What is required:
Search the listing below for the word "parts" and copy each line that holds it.
-- Begin Data for the task --
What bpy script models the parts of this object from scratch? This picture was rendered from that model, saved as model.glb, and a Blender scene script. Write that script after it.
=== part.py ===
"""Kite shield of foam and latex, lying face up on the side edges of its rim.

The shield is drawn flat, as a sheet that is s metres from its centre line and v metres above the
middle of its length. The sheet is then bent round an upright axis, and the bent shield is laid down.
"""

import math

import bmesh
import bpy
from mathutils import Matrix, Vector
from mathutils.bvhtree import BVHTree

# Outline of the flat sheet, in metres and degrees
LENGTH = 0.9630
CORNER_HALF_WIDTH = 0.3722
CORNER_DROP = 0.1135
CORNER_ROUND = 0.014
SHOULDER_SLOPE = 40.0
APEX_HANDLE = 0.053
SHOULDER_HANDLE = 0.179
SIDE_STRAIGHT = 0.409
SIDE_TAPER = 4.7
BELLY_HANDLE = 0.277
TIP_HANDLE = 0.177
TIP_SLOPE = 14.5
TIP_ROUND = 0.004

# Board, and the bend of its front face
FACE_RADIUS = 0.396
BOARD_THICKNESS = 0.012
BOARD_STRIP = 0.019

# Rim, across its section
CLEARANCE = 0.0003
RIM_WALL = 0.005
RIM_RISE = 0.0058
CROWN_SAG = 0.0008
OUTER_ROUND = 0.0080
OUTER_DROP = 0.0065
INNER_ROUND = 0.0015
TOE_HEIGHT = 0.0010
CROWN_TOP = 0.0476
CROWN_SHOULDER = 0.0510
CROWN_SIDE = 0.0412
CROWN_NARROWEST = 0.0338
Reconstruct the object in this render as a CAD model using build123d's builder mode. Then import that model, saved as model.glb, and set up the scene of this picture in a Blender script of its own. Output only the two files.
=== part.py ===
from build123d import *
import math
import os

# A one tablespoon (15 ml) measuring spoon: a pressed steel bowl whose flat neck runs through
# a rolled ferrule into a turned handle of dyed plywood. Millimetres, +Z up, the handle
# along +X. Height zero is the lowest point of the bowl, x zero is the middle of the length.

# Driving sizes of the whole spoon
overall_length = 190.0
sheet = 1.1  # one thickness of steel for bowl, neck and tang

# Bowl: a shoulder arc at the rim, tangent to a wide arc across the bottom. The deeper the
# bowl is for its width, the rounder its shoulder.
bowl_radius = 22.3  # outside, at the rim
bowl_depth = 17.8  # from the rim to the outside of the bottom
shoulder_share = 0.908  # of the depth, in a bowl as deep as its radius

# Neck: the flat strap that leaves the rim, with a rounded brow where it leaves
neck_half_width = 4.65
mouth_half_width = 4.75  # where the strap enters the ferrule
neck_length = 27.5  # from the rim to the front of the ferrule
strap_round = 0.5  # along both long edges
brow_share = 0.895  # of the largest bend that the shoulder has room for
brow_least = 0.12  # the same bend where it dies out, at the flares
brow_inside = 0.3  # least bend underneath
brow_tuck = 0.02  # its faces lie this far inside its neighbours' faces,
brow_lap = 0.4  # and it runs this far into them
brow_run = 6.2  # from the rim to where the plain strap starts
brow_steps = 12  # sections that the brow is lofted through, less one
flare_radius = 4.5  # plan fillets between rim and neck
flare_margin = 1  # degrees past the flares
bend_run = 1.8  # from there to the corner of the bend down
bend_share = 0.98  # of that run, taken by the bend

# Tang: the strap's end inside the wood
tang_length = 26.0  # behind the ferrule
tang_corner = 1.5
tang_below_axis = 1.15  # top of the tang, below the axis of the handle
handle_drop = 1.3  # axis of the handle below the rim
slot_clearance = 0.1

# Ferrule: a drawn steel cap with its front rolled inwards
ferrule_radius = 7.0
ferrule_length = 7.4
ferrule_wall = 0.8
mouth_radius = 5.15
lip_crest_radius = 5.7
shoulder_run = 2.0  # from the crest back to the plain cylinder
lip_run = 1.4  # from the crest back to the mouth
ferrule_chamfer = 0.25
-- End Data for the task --
-- Begin Data for the task --
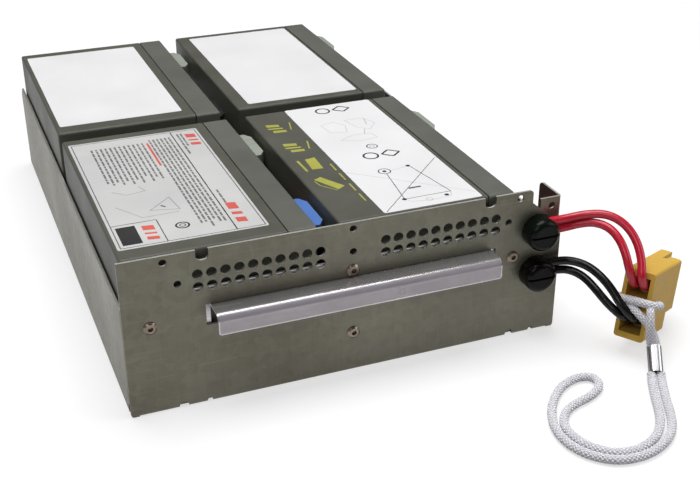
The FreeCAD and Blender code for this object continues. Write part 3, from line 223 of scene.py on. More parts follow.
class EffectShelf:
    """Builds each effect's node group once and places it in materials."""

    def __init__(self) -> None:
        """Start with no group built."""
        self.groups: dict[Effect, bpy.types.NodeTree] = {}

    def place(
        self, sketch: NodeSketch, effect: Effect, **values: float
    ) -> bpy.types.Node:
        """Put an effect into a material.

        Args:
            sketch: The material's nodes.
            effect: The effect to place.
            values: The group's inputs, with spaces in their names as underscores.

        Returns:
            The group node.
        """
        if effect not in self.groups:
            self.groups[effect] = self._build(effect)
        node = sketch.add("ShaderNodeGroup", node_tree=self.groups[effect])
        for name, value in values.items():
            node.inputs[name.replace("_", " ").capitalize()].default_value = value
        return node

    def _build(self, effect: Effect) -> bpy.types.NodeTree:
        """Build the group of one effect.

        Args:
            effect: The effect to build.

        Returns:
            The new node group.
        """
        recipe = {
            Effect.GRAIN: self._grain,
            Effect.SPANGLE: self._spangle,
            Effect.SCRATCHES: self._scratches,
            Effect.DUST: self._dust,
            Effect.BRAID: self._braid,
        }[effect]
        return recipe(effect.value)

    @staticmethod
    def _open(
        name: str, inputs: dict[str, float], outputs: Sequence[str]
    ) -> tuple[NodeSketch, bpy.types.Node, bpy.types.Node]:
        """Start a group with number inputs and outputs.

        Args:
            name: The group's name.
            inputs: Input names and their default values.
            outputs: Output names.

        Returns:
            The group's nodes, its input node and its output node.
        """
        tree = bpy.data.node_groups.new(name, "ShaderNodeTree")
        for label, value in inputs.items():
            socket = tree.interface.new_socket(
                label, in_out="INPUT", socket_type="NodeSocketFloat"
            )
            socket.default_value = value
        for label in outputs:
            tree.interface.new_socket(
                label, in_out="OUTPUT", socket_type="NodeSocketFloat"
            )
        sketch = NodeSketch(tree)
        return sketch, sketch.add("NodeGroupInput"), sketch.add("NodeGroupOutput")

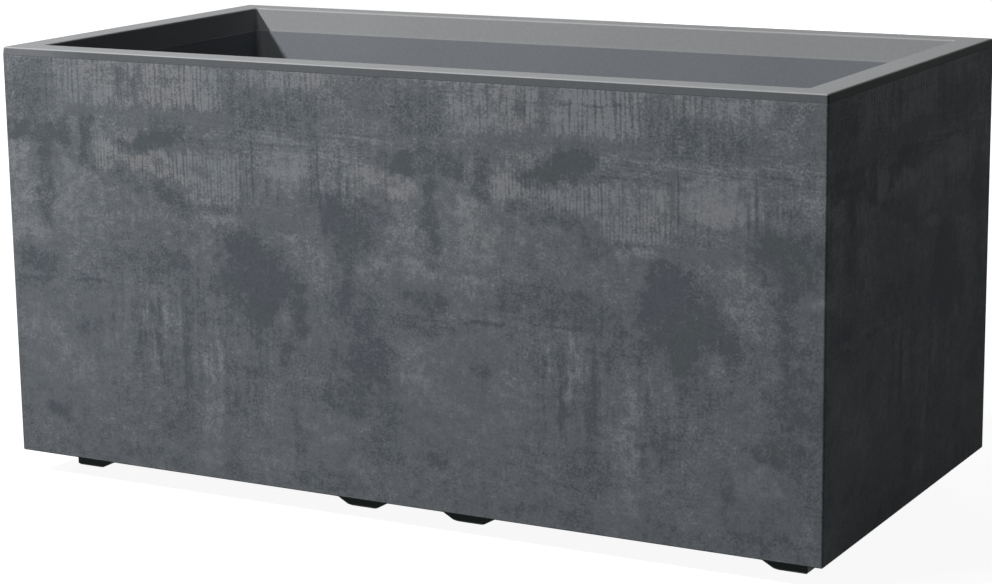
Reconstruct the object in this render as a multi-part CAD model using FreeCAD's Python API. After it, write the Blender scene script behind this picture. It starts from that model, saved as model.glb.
-- End Data for the task --
Solution for this problem:
What bpy script models the parts of this object from scratch? This picture was rendered from that model, saved as model.glb, and a Blender scene script. Write that script after it.
The FreeCAD and Blender code for this object continues. Write part 3, from line 223 of scene.py on. More parts follow.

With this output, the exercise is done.